Quienes logran ser Presidente de la República anhelan pervivir a la muerte convertidos en estatuas. En algún momento de la campaña, buscando el sueño tras la visita al décimo poblado entierrado, o incluso después de ser elegidos, secundados por la escolta policial motorizada, en esos minutos preciosos en el que el celular no suena, en que la contingencia deja de acontecer, nuestros prohombres y nuestra promujer se imaginaron cristalizados, perpetuos, petrificados, libres de la necesidad de convencer y parecer.
Sus madres recuerdan que de niños ensayaban discursos, organizaban rifas, pintaban para eso. Ellos se lo terminaron creyendo, y transformaron el futuro en una nostalgia de postales probables: de pie sobre un auto descapotable, refiriéndose al alma de Chile en cadena nacional, inmensamente queridos y respetados, abrazados a sus hijos en una fotografía que invita a la posteridad.
Convertido en estatua, cuidando algún borde de la Plaza de la Ciudadanía, Sebastián Piñera quizás alcance aquello que tan esquivo le ha sido en vida: el respeto solemne. No lo respetan los empresarios, que lo ven como un especulador que prefiere la rapidez a la corrección. Tampoco lo hacen los conservadores, porque nombra a Dios casi siempre en vano y aparece cada tanto abrazado con homosexuales que aspiran a que se les reconozca su plan de vida. No lo respetan los políticos de profesión, porque lo ven como un hombre de afanes confusos. No lo respeta la gente de derecha, porque constantemente cede en lo fundamental sin siquiera mantener lo más importante, el motivo final de toda contienda: el orden. No lo respeta la UDI, porque ellos permitieron que fuera presidente y sin embargo los hace ingresar en el gabinete a regañadientes y con atraso. No lo respetan los intelectuales, porque abusa de las citas célebres y los carriles manifiestos. No lo respetan los tímidos, porque lo encuentran avasallante. Lo miran y ven a un tipo entrando a la feria sin saludar, poniéndose el jockey del primer verdulero que se le aparezca, siempre sonriente, prepotente y socarrón.
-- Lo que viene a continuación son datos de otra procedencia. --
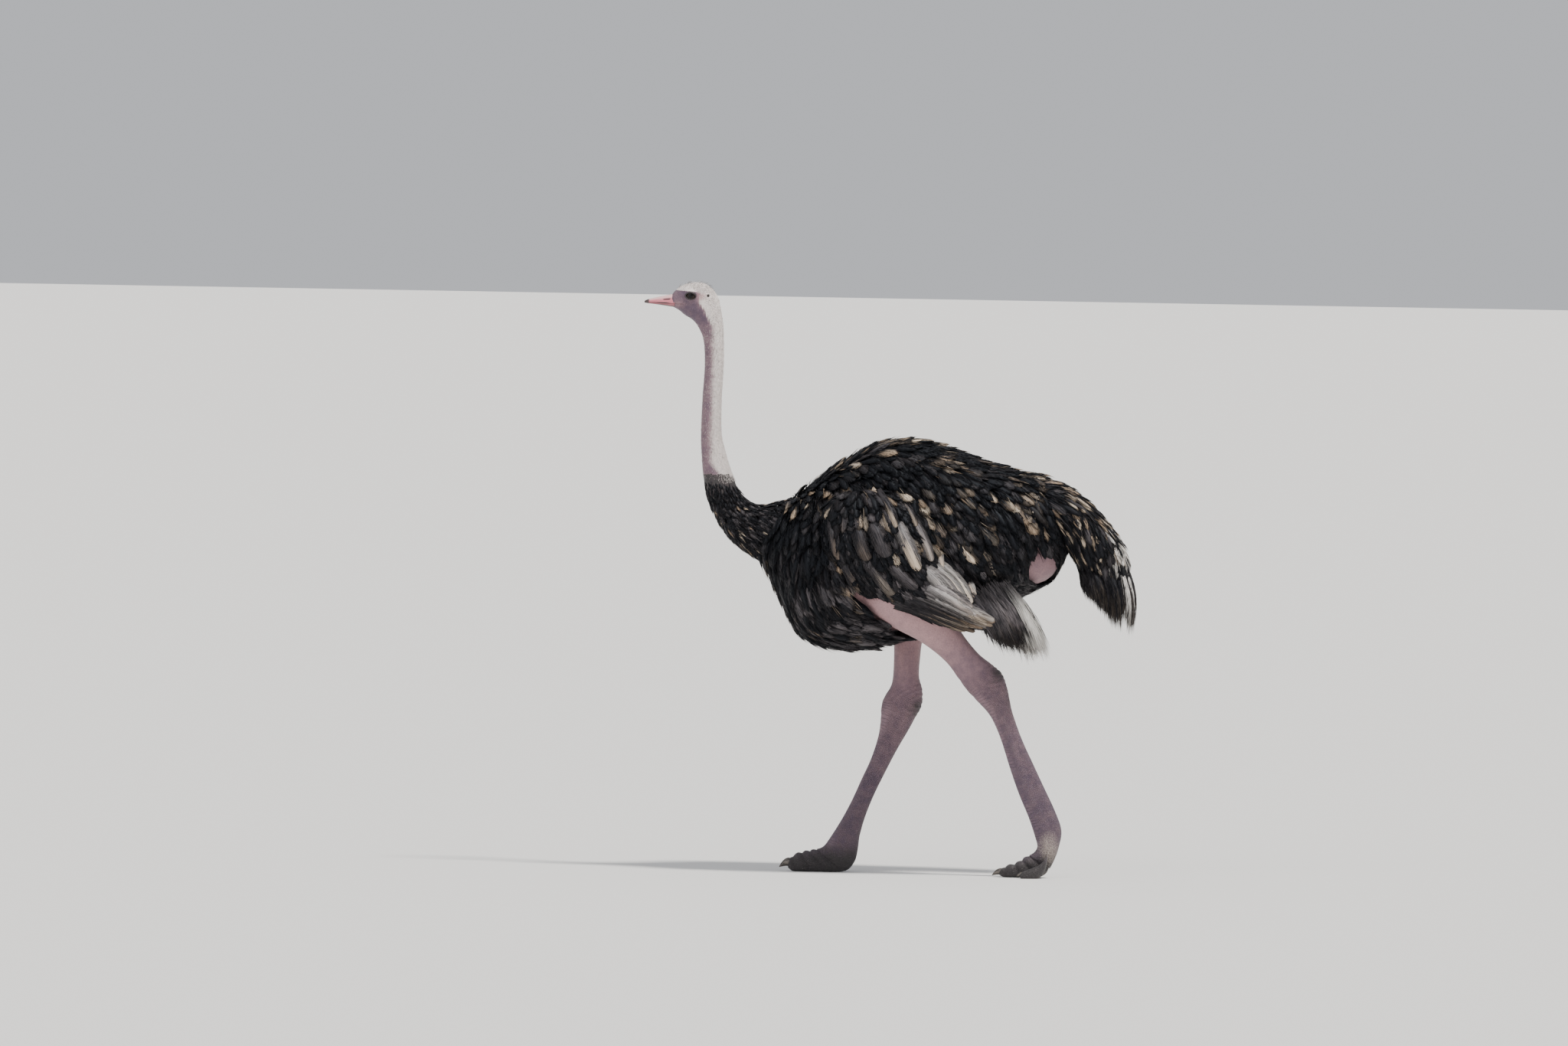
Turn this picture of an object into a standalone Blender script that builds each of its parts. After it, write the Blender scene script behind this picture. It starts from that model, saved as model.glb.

Pensando en la estatua de Piñera doy con la del último presidente de derecha que hubo en Chile, elegido por la buena, claro está: Jorge Alessandri Rodríguez. Veo a don Jorge con abrigo largo y bufanda. Su imagen definitiva busca esquivar un frío intenso, nos avisa que su visión de mundo tiene más que ver con el guarecerse que con el bucear y andar en helicóptero. Nos advierte que a veces, más que querer ser el mejor de la clase, el más parlanchín, el más divertido e inteligente, bien vale escuchar arropado lo que tienen los demás para decirnos. Bajo su imagen se lee lo siguiente: “Aquellos que nos juzgan por la seriedad de nuestro rostro o por el retraimiento social de nuestras vidas, tal vez olvidan que en la soledad surgen y maduran las grandes inquietudes del hombre”. ¿Será posible imaginar situación más ridícula que dicha máxima bajo el busto de Piñera? ¿Cuánto pudo cambiar nuestra derecha en menos de 50 años? Cuando se habla con tanto entusiasmo sobre el retorno del gobierno a la matriz autoritaria del sector que representa, cómo desearía uno que retornaran también a aquello que los hacía dignos de reconocimiento hace tan poco: la austeridad, el decoro, la justeza. Como quisiera uno que volvieran a defender el orden como bien supremo, pero recordando a Andrés Bello, no a Augusto Pinochet.
Menos twitter, nueva forma de gobernar, cueca con final a lo Matador Salas, gira mundial, camisa arremangada y sonrisita incombustible. Quizás lo que le falte al hombre del 26% sea algo mucho más sencillo y fácil de conseguir: un poco de retraimiento y soledad para ver si desde allí –no desde las encuestas ni la agenda noticiosa instantánea– surge alguna inquietud noble. Alguna idea seria, de largo plazo, serena, reflexiva, ponderada. Alguna iniciativa que haga que en esa estatua que con seguridad existirá en algún momento su ego pueda descansar sin temor a lo llenen de graffitis en alguna revuelta del futuro. Algún momento de paz para que bajo su estampa no diga ni que “vamos a ganarle la batalla a la delincuencia”, o que “uno no destruye pirámides porque se hayan perdido vidas al construirlas” o que “en 20 días hicimos lo que otros no hicieron en 20 años”. Una estatua que le recuerde ese otro chilean way que está enterrado entra tanto mall, powerpoint, PhD, autopistas y celulares con Internet. Una que lo haga descubrir el valor de la quietud y el silencio.